7.18 Coliform levels (90th percentile). Exercise 7.14 addressed coliform levels in water samples from a particular site. The coliform levels were assumed to vary according to a Normal distribution with a mean of 10 organisms per liter and a standard deviation of 2 organisms per liter. What is the 90th percentile on this distribution?

7.19 A six-foot seven-inch tall man. Have you ever wondered why a man who is 6′ 7″ tall (79″) seems so much taller than a man who is 5′ 10″ (70″) even though he is only 13% taller in relative terms? [(79″ − 70″)/70″ = 0.13 = 13%.] Let us assume that male height is Normally distributed with μ = 70 inches and σ = 3 inches. What proportion of men are 5′ 10″ or taller? What proportion of men are 6′ 7″ or taller?

7.20 College entrance exams. The SAT and ACT are standardized tests for college admission in the United States. Both tests include components that measure reading comprehension. Suppose that SAT critical reading scores are Normally distributed with a mean of 510 and standard deviation of 115. In contrast, ACT reading scores are Normally distributed with a mean of 20.5 and standard deviation of 5. Sam takes the SAT reading test and scores 660. Dave takes the ACT test and scores 28. Who had the superior score, Sam or Dave?

7.21 |Z| ≥ 2.56. What proportion of Standard Normal Z-values are greater than 2.56? What proportion are less than −2.56? What proportion are either below −2.56 or above 2.56?

7.22 BMI. Body mass index (BMI) is equal to “weight in kilograms” divided by “height in meters squared.” A study by the National Center for Health Statistics suggested that women between the ages of 20 and 29 in the United States have a mean BMI of 26.8 with a standard deviation of 7.4. Let us assume that these BMIs are Normally distributed.

(a) A BMI of 30 or greater is classified as being overweight. What proportion of women in this age range are overweight according to this definition?

(b) A BMI less than 18.5 is considered to be underweight. What proportion of women are underweight?

7.23 MCATs. Suppose that scores on the biological sciences section of the Medical College Admissions Test (MCAT) are Normally distributed with a mean of 9.2 and standard deviation of 2.2. Successful applicants to become medical students had a mean score of 10.8 on this portion of the test. What percentage of applicants had a score of 10.8 or greater?

______________

^a This includes those that are up to 8.9999… years of age.

^b μ and σ are the parameters of the distribution.
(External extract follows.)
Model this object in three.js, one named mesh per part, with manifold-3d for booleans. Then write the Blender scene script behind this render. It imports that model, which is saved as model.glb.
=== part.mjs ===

^c WAIS “IQ” scores follow a bell curve, but it is not necessarily true that “intelligence” has a Normal distribution; what we call intelligence is not likely to be captured by a single test score.

^d It may also be defined as the period between the last menstrual period to delivery.
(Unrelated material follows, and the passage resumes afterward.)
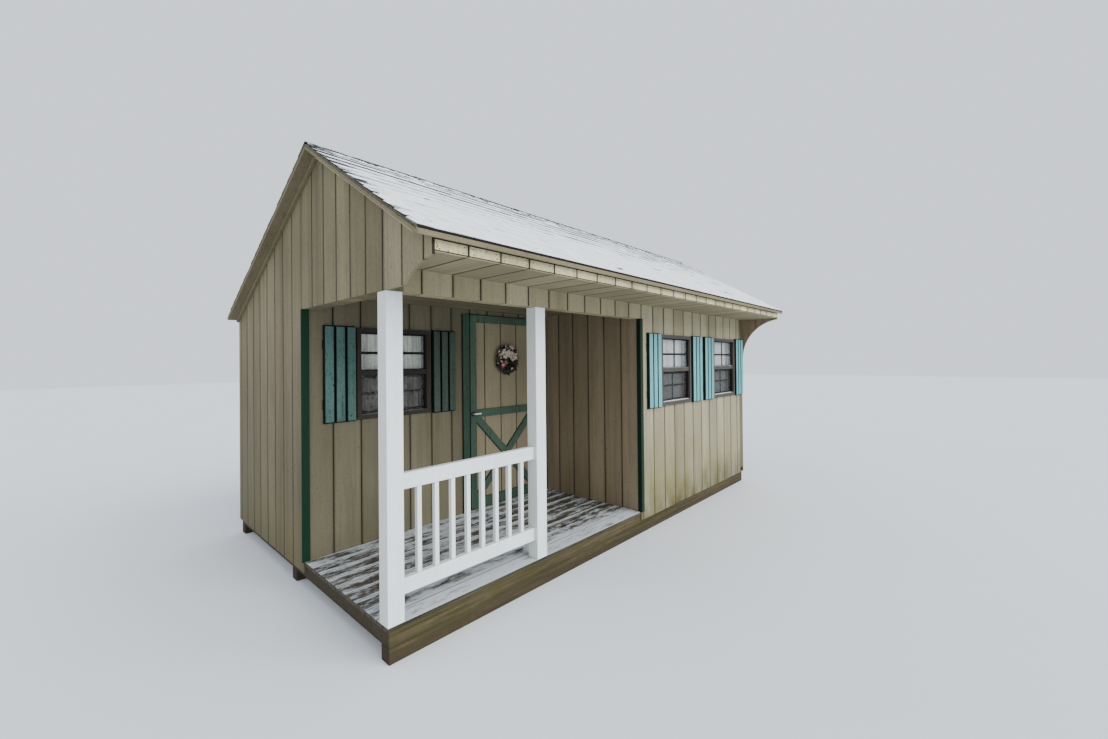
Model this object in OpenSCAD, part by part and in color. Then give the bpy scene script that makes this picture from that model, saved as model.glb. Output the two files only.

^e Mittendorf, R., Williams, M. A., Berkey, C. S., & Cotter, P. F. (1990). The length of uncomplicated human gestation. Obstetrics & Gynecology, 75(6), 929–932; Durham, J. (2002). Calculating due dates and the impact of mistaken estimates of gestational age. Retrieved February 2006 from http://transitiontoparenthood.com/ttp/birthed/duedatespaper.htm.

^f Elveback, L. R., Guillier, C. L., & Keating, F. R., Jr. (1970). Health, normality, and the ghost of Gauss. JAMA, 211(1), 69–75.

^g We will work on the natural log scale (base e) unless otherwise specified.

^h Sibley, P. E. C. (2001). Reference range analysis—Lessons from PSA. Retrieved December 10, 2005, from www.dpcweb.com/documents/news&views/tech_reports_pdfs/zb204-a.pdf5700.

ⁱ Low levels of PSA are of no health concern.

^j United States Growth Charts. Retrieved February 24, 2006, from www.cdc.gov/nchs/about/major/nhanes/growthcharts/zscore/zscore.htm. Values have been rounded and fit to a Normal distribution.

^k It makes no difference whether we state this probability as Pr(X ≤ 41) or Pr(X < 41) because Pr(X = 41) = 0. See Section 5.4.

^l Dusheiko, S. D. (1973). [The pathologic anatomy of Alzheimer’s disease]. Zhurnal nevropatologii i psikhiatrii imeni S.S. Korsakova, 73(7), 1047–1052.